Speaking after the cut, she said: “The party has been engaging constructively with business over recent months, but retaining the confidence of the market is dependent on not making U-turns that damage the UK’s investability.”

But Miliband insisted it remained the “most ambitious plan for climate and energy in our national history” and said the party was committed to clean power by 2030, no new oil and gas licences, a warm homes plan and a national wealth fund to rebuild industrial heartlands.

“We are seeking a mandate in this election for that agenda, it’s a mandate for economic change and it’s a mandate to tackle climate change,” he said.

“We will make the modern, progressive, big tent case for climate action which does the right thing now. Rishi Sunak may have departed the pitch but I don’t think the British public have.”

Research by More in Common has suggest Labour’s plan for Great British Energy is one of the main public cut-through policies – along with the Tories’ plans for national service.

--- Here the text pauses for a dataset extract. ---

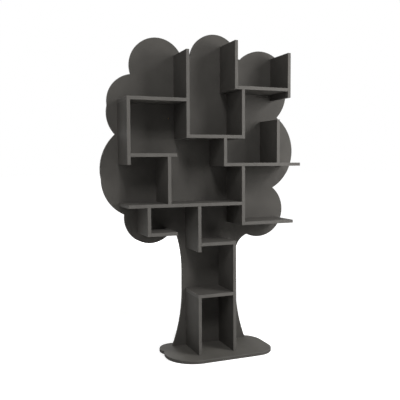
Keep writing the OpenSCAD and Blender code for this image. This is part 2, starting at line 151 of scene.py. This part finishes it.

While there have been concerns the project would be merely an investment vehicle akin to George Osborne’s Green Investment Bank, Miliband said it would be a generator of clean energy.

“It speaks to the sense we should own and invest in our own infrastructure,” he said. “And it speaks to a sense of a loss of control that we saw in the two years of our cost of living crisis that we have no control over fossil fuel markets governed by dictators like Putin.”

Miliband said that the Tory narrative on the cost of net zero could be disproved by the action Labour would take to cut bills.

“The truth is that we can beat the political right, the anti-climate right on this,” he said.

“Take the onshore wind ban: the Resolution Foundation has shown that the ban hits the poorest six times harder than the rich. Their opposition to clean energy is driving up poverty and energy bills.”